Prior regional work on disaster management and preparedness and in particular connections with communities facing challenges due to environmental related events were pivotal in laying the framework for the rest of the conversation.

Research Fellow with the U.N. Special Rapporteur on the Right to Food. One major session was devoted to Access to land and the right to food in the context of large-scale land acquisitions, where objectives of discussion in the session was to focus on how government regulation and programmes can ensure that the right to food of local groups is not compromised by large-scale land acquisitions.

Participants  examined challenges of large-scale land acquisitions to the progressive realization of the right to food.
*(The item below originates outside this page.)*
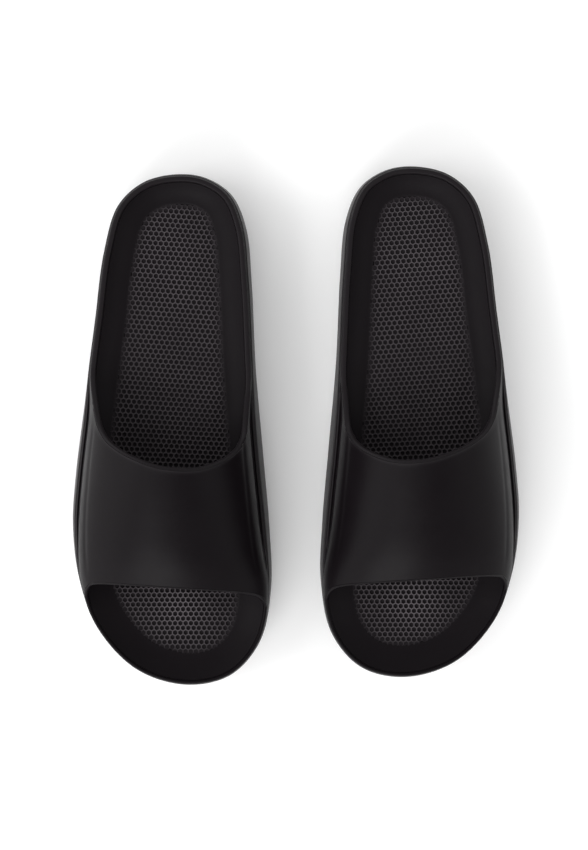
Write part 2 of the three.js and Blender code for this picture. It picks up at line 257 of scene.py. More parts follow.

That aspect was tied to the issue of what alternatives to large-scale land acquisitions can be encouraged or facilitated by States.
Another sub-theme was how regulatory frameworks can be designed to ensure that large-scale land acquisitions promote the right to food and guarantee that human rights are not violated.

Attention was also directed at how civil society can engage with governments in the development and implementation of regulation of large-scale land acquisitions and alternative programmes that both protect and facilitate enjoyment of the right to food. Experts would bring up synergies on what strategies or lessons learned can be taken from experiences of Kenya, Tanzania, Rwanda, Malawi, Mozambique, South Africa, Uganda, Zambia and Zimbabwe in dealing with large-scale land acquisitions within their own territories.

As part of the background to the convention is increased volatility of prices of agricultural commodities on international markets. The distinctive merger between the energy and food commodities markets have led to a sudden surge of interest in the acquisition or lease of farmland in developing countries.

The result is large-scale land acquisitions and a global enclosure movement in which large areas of arable land change hands. This is conducted through deals often negotiated between host States and foreign investors with little or no participation of local communities who depend on access to land for their livelihoods.

“Large-scale land acquisitions also lead to a transformation from small-scale farming by local peasants and small-scale producers farming for personal, local and domestic production to larger, often mono-cropping agriculture for products to be sent abroad in many cases bypassing domestic markets,” the diplomat noted. Large-scale land acquisitions can pose many serious challenges to the realization of the right to food by changing who has access to land, what is cultivated and where cultivated foodstuffs are sold i.e. on international or domestic markets.

Another methodological session directed energies to examine how to make frameworks effective, by appropriate monitoring implementation, where the discussion objectives were outlined as focusing on mechanisms for monitoring the implementation of programmes and strategies, and ensuring transparency, accountability and effectiveness. The session also covered mechanisms to promote civil society participation in the elaboration of policies and programmes and in overseeing their implementation.

The background discussion paper posed the question as to how monitoring can be conducted in an inclusive and participatory manner, aside from the problem of what mechanisms and processes are necessary in this regard. Participants were asked to figure out if there are lessons to be learned from country contexts of successful and unsuccessful monitoring schemes, and the reasons why they were or were not successful.

Another aspect related to what actions civil society can take to work with States on establishing and engaging monitoring mechanisms rooted in human rights principles.

A substantial conceptual background set out the idea that national laws, strategies, policies and programmes grounded in human rights frameworks with robust provisions to secure the progressive realization of food are useless if they are not implemented.

Similarly, national laws, strategies, policies and programmes that achieve targets but in their implementation are not transparent, lack participatory mechanisms and discriminate against certain groups will not succeed in achieving the realization of the right to food. Neither will programmes that fail to focus on the most vulnerable in the provision of services or that encourage practices that lead to environmental degradation. It  thus observed that monitoring mechanisms can encourage transparency, accountability and
effectiveness, as well as ensure remedies when problems arise. “They can protect the right food and facilitate its realization for those who face food insecurity,” it asserted.